Effectiveness of Mindfulness-Based Relapse Prevention Group Therapy and Treatment as Usual on Positive and Negative Perfectionism in Men with Opioid Use Disorder: A Comparative Investigation

Document Type : Research Paper


1 Department of Clinical and Health Psychology, Faculty of Educational Sciences and Psychology, Shahid Beheshti University, Tehran, Iran

2 Department of Counseling, Faculty of Educational Sciences and Psychology, Shahid Beheshti University, Tehran, Iran

3 Department of Psychology, Faculty of Educational Sciences and Psychology, Shahid Beheshti University, Tehran, Iran

4 MD, Iranian National Center for Addiction Studies(INCAS), Tehran University of Medical Sciences(TUMS), Tehran, Iran


The purpose of this study was to compare mindfulness-based relapse prevention (MBRP) group therapy and treatment as usual (TAU) in terms of their effectiveness on positive and negative perfectionism in men with opioid use disorder (OUD).
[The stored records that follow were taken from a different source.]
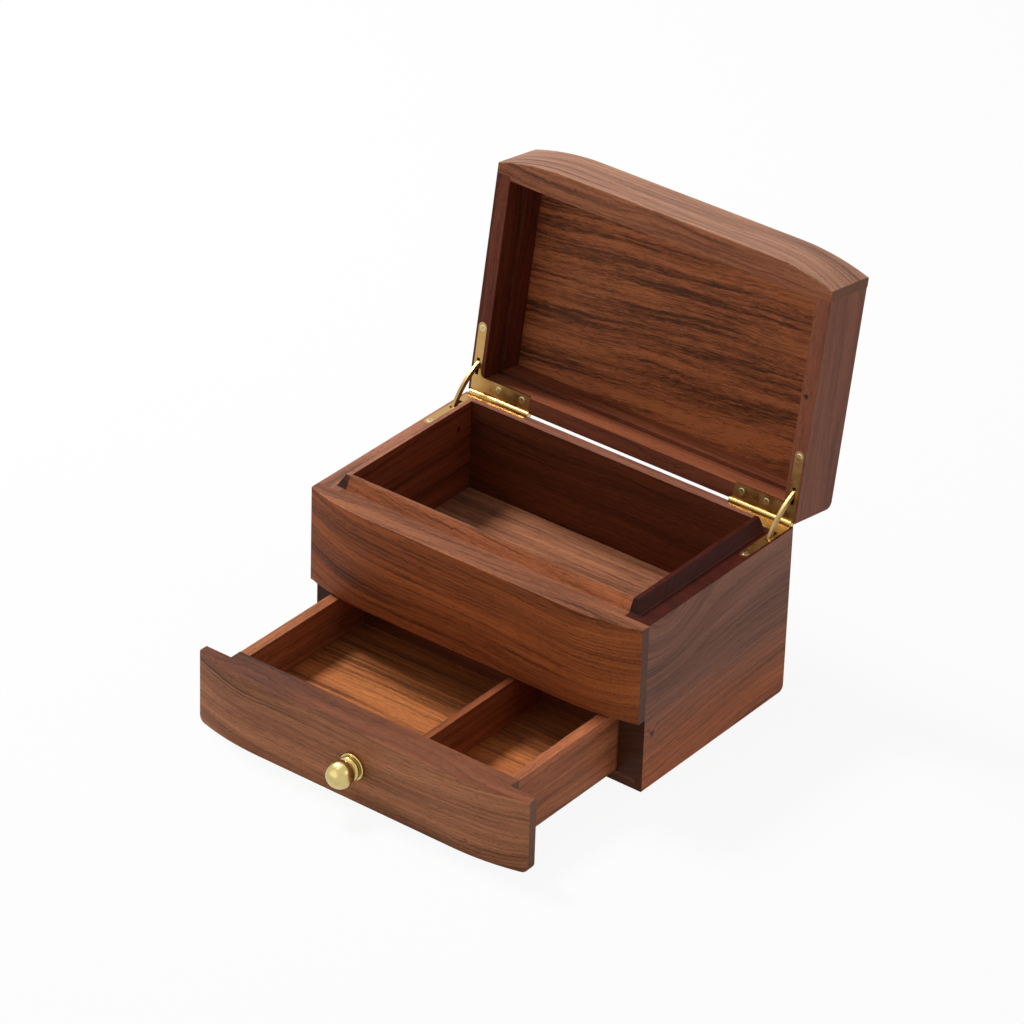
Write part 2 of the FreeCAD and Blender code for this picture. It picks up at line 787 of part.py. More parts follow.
def make_drawer_back():
    body = new_body("drawer_back")
    pad(body, "board",
        rectangle(-drawer_side_in, drawer_side_in, drawer_back_in, drawer_end),
        drawer_low, drawer_side_high - drawer_low)
    pocket(body, "bottom_groove",
           rectangle(-drawer_side_in, drawer_side_in,
                     drawer_back_in, drawer_back_in + d.drawer_groove),
           bottom_under, d.drawer_bottom)
    pocket(body, "divider_housing",
           rectangle(divider_left, divider_right,
                     drawer_back_in, drawer_back_in + d.divider_housing),
           d.drawer_floor, drawer_side_high - d.drawer_floor)
    draw_out(body)
    return body


def make_drawer_bottom():
    body = new_body("drawer_bottom")
    reach = drawer_side_in + d.drawer_groove
    pad(body, "board",
        rectangle(-reach, reach, front_inner - d.drawer_groove,
                  drawer_back_in + d.drawer_groove),
        bottom_under, d.drawer_bottom)
    draw_out(body)
    return body


def make_divider():
    body = new_body("drawer_divider")
    pad(body, "board",
        rectangle(divider_left, divider_right, front_inner - d.divider_housing,
                  drawer_back_in + d.divider_housing),
        d.drawer_floor, drawer_side_high - d.drawer_floor)
    draw_out(body)
    return body


def make_knob():
    """Turned knob: stem, bevelled flange, neck and a round head of narrow turned bands."""
    body = new_body("drawer_knob")
    sketch = new_sketch(body, "profile", "YZ_Plane", ZERO)
    flange = -d.knob_flange_thick
    neck = flange - d.knob_neck_length
    head_mid = neck - leg_of(d.knob_head_radius, d.knob_neck_radius)
    points = [
        (d.knob_stem_length, ZERO),
        (d.knob_stem_length, d.knob_stem_radius),
        (ZERO, d.knob_stem_radius),
        (ZERO, d.knob_flange_radius),
        (flange + d.knob_flange_edge, d.knob_flange_radius),
        (flange, d.knob_flange_radius - d.knob_flange_edge),
        (flange, d.knob_neck_radius),
        (neck, d.knob_neck_radius),
    ]
    for step in range(3, 12):
        angle = d.knob_band * step
        points.append((head_mid + d.knob_head_radius * cosine(angle),
                       d.knob_head_radius * sine(angle)))
    points.append((head_mid - d.knob_head_radius, ZERO))
    draw_outline(sketch, points)
    turned = body.newObject("PartDesign::Revolution", "turned")
    turned.Profile = sketch
    turned.ReferenceAxis = (plane_of(body, "Y_Axis"), [""])
    turned.Angle = 360
    doc.recompute()
    body.Tip = turned
    doc.recompute()
    bind(body, "Placement.Base.y", front - d.bow_drop - d.drawer_open)
    bind(body, "Placement.Base.z", d.knob_height)
    return body


# ---------------------------------------------------------------- build and write

nodes = [
    make_case_side("case_left_side", -1),
    make_case_side("case_right_side", 1),
    make_case_back(),
    make_front_rail(),
    make_tray_floor(),
    make_bottom_panel(),
    make_lid_side("lid_left", -1),
    make_lid_side("lid_right", 1),
    make_lid_back(),
    make_lid_front(),
    make_lid_panel(),
    make_leaf("hinge_left_case_leaf", -1, False),
    make_leaf("hinge_right_case_leaf", 1, False),
    make_leaf("hinge_left_lid_leaf", -1, True),
    make_leaf("hinge_right_lid_leaf", 1, True),
    make_pin("hinge_left_pin", -1),
    make_pin("hinge_right_pin", 1),
    make_stay("hinge_left_stay", -1),
    make_stay("hinge_right_stay", 1),
    make_drawer_front(),
    make_drawer_side("drawer_left_side", -1),
    make_drawer_side("drawer_right_side", 1),
    make_drawer_back(),
    make_drawer_bottom(),
    make_divider(),
    make_knob(),
]
doc.recompute()

for item in doc.Objects:
    if "Invalid" in item.State or "Error" in item.State:
        raise ValueError("%s failed" % item.Name)
for node in nodes:
    if node.Shape.isNull() or not node.Shape.isValid() or len(node.Shape.Solids) != 1:
        raise ValueError("%s is not one sound solid" % node.Label)

os.makedirs("parts", exist_ok=True)
for node in nodes:
    node.Shape.exportStep("parts/%s.step" % node.Label)
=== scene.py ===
# %% [markdown]
# # A walnut ring box with a drawer
#
# The real object is a small jewellery box of solid walnut: a bow-fronted case with a
# shallow tray on top, a drawer below it with a turned brass knob, and a lid that stands
# open on two brass stop hinges. Its shapes are already made as fixed parts, so this
# lesson gives them their surfaces, adds the small pieces that were left out (screws and
# the polished knob), and sets up the floor, the light and the camera. The first cell
# loads the parts. They are in metres, each at its own place.

# %% The frame
import math

import bpy
from mathutils import Matrix, Quaternion, Vector


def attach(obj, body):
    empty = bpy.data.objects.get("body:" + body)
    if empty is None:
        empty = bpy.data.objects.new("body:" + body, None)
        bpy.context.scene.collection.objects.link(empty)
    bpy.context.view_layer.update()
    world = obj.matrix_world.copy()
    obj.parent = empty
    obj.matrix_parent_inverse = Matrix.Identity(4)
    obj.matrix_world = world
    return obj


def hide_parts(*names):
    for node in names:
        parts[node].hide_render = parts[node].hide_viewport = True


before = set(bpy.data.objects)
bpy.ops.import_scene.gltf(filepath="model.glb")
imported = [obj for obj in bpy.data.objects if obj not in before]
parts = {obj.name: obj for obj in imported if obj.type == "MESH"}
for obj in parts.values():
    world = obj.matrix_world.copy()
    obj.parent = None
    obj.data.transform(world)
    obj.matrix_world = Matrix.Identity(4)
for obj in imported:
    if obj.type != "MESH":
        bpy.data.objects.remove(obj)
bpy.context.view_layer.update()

# %% [markdown]
# Sizes in this lesson are given in millimetres, as a cabinet maker would, and turned to
# metres where Blender needs them. Colours are written as the hex values that a paint
# program shows. Blender's shaders work with linear light, so one function converts them.

# %% Millimetres and colours
MM = 0.001


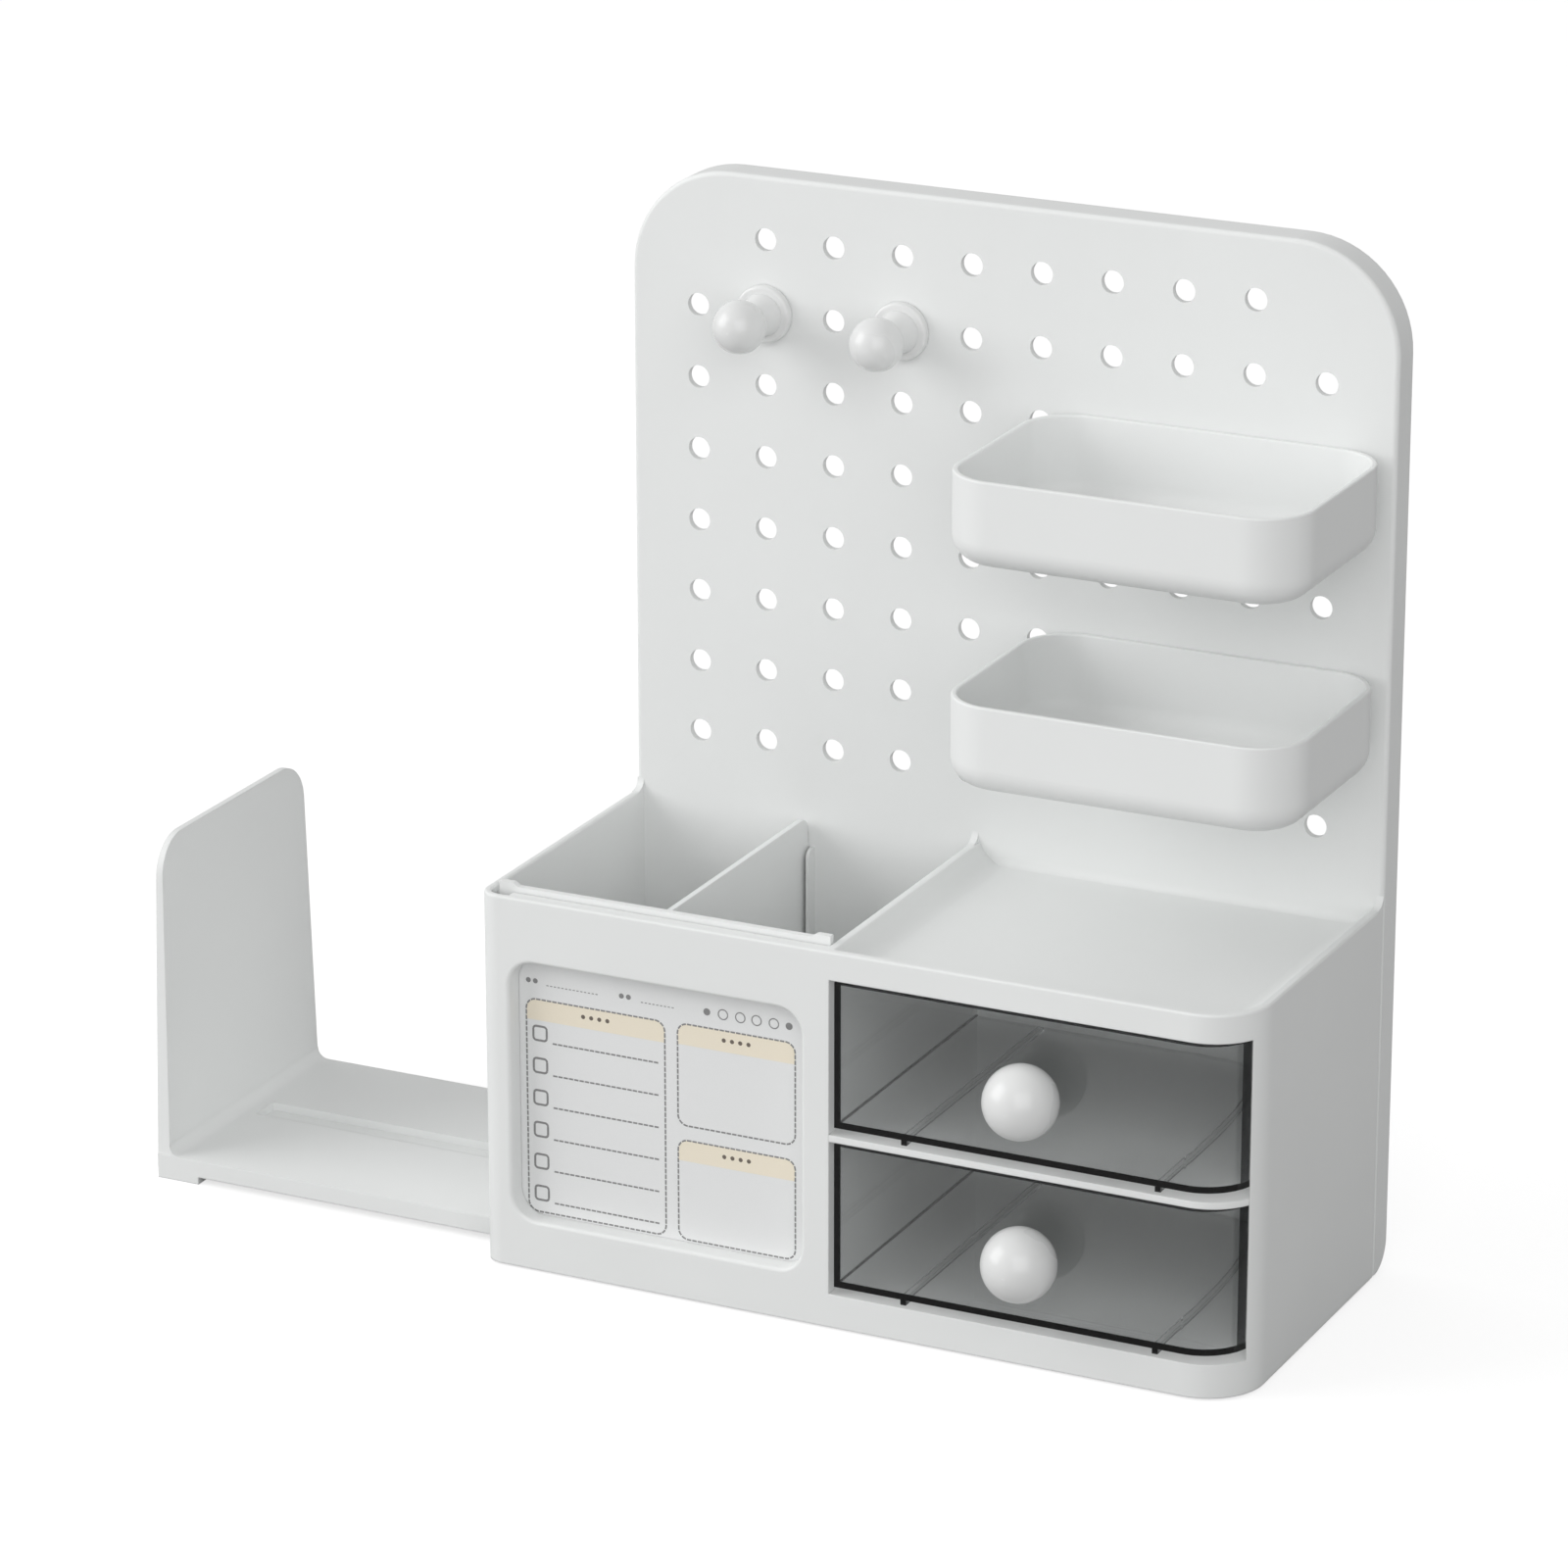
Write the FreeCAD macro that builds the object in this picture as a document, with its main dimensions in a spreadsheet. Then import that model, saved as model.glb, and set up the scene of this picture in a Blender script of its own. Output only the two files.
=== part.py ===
import FreeCAD, Part
import math
import os
import re

import Sketcher

# Pegboard desk organizer: a low cabinet with two drawers, two open bins and a memo window, a perforated
# board standing at its back, hang-on trays and hooks, and a bookend that slides out of its left side.
# Millimetres, +X to the right, +Y to the back, +Z up. Sizes are worked in the cabinet's frame, whose origin
# is the middle of the cabinet's footprint at desk level, and every piece is then placed so that the row's
# origin is the middle of the whole object's footprint.

SIZES = {
    # cabinet housing
    "outer_width": 274,
    "outer_depth": 128,
    "cabinet_height": 132,
    "overall_height": 353,
    "foot_lift": 0.8,
    "wall": 2.5,
    "left_corner": 7,
    "right_corner": 20,
    "edge_round": 0.8,
    # floor, partition and shelves
    "underside_gap": 9.2,
    "floor_wall": 2.5,
    "bins_width": 123.7,
    "partition_wall": 2.4,
    "middle_shelf_wall": 2.4,
    "top_shelf_wall": 3.2,
    "recess_depth": 6.5,
    "recess_cove": 10,
    "board_blend": 2.5,
    "wall_sweep": 4,
    # board
    "rim_depth": 12,
    "rim_corner": 36,
    "board_wall": 2.4,
    "heel_round": 10,
    "heel_clearance": 5,
    "heel_cover_gap": 1,
    "board_edge_round": 1.6,
    "pitch": 25,
    "hole_diameter": 7.8,
    "holes_below_top": 21.5,
    # memo window and what stands behind it
    "frame_depth": 7,
    "window_inset": 11.5,
    "window_width": 107.2,
    "window_bottom": 18,
    "window_height": 92,
    "window_corner": 9,
    "window_round": 1.2,
    "collar_wall": 2,
    "ledge_wall": 2.5,
    "ledge_left_gap": 7.5,
    "memo_clearance": 0.5,
    "memo_wall": 2.2,
    "memo_height": 121.7,
    "memo_left_gap": 2,
    "memo_right_gap": 0.5,
    "memo_nub_width": 5,
    "memo_nub_ramp": 2,
    "memo_nub_height": 1.2,
    "card_wall": 0.3,
    "card_margin": 2,
    "card_height": 108,
    "guide_wall": 2,
    "left_guide_width": 8.5,
    "right_guide_width": 4.5,
    "guide_drop": 2.5,
    # bin divider
    "divider_wall": 2,
    "divider_drop": 0.5,
    "divider_corner": 5,
    "divider_rib_wall": 1.2,
    "divider_rib_gap": 1.2,
    "divider_rib_reach": 5,
    "divider_rib_drop": 11,
    "divider_rib_corner": 3,
    # drawers
    "drawer_wall": 1.8,
    "drawer_side_gap": 1,
    "drawer_top_gap": 1.2,
    "drawer_back_gap": 4,
    "drawer_front_recess": 2,
    "drawer_corner": 18,
    "drawer_back_corner": 3,
    "drawer_floor_lift": 2,
    "runner_wall": 2,
    "left_runner_inset": 24,
    "right_runner_inset": 26,
    "knob_diameter": 25,
    "knob_seat_diameter": 15,
    "screw_diameter": 3,
    "screw_clearance": 0.05,
    "screw_head_diameter": 6.5,
    "screw_head_wall": 1.8,
    "screw_length": 10,
    "screw_tip_gap": 1,
    # trays
    "tray_width": 122.5,
    "tray_depth": 85.5,
    "tray_height": 30,
    "tray_corner": 18,
    "tray_wall": 2,
    "tray_foot_round": 9,
    "tray_rim_round": 0.6,
    "tray_rim_above_pegs": 4.7,
    # pegs and hooks
    "peg_clearance": 0.1,
    "peg_reach": 7,
    "peg_chamfer": 0.8,
    "peg_slot": 1.2,
    "hook_flange_diameter": 19.6,
    "hook_flange_wall": 3,
    "hook_flange_round": 1,
    "hook_neck_base": 14.5,
    "hook_neck_tip": 10,
    "hook_ball_diameter": 18,
    "hook_reach": 19.5,
    # bookend
    "bookend_travel": 127,
    "bookend_height": 122,
    "bookend_wall": 2.4,
    "bookend_root_wall": 4.9,
    "bookend_front_inset": 16,
    "bookend_back_inset": 9,
    "bookend_top_corner": 14,
    "bookend_front_taper": 5,
    "bookend_back_taper": 1.5,
    "bookend_bend": 4,
    "bookend_lift": 2.6,
    "bookend_base_height": 6.2,
    "bookend_base_length": 246,
    "bookend_foot_length": 16,
    "slot_clearance": 1,
    "groove_width": 12,
    "groove_depth": 3.2,
    "groove_start": 12,
    "stop_pin_diameter": 11,
    "stop_pin_back": 4.5,
    "rail_wall": 2,
    "rail_from_edge": 4,
    # bottom cover, its screws and the feet
    "cover_wall": 1.4,
    "cover_gap": 0.3,
    "cover_screw_diameter": 2.4,
    "cover_screw_head": 5,
    "cover_screw_length": 6,
    "boss_diameter": 6.5,
    "boss_inset": 9,
    "foot_diameter": 12,
    # running and seating clearances
    "seat_gap": 0.2,
    "slide_gap": 0.3,
}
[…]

The method of this study, due to its purpose, is an applied research and its method, in terms of the way of data collection, is an experiment with a pre-test-post-test. The population included men with opioid use disorder who were referred to Iranian National Center for Addiction Studies in Tehran in 2018. 36 patients were selected as the sample and randomly assigned to two groups: one group received a combination of MBRP group therapy and TAU and the other was treated with TAU only. Participants completed the Positive and Negative Perfectionism Scale (PANPS) at pretest, posttest, and follow-up. Data were statistically analyzed using a mixed-design ANOVA model. SPSS software (version 22) was used for data analysis. The results showed that none of the intergroup, intragroup, and interactive sources of variation in positive perfectionism were statistically significant. For negative perfectionism, the differences between the study phase groups were significant. The Bonferroni method was applied to examine the difference scores in the test phases and showed that the mean score decreased significantly in the posttest and follow-up phases compared with the pretest. According to these results, MBRP was effective in reducing negative perfectionism, but we cannot find any differences in the effectiveness of the therapies. These results indicate that MBRP can be considered an effective therapeutic approach for reducing negative perfectionism in individuals with OUD.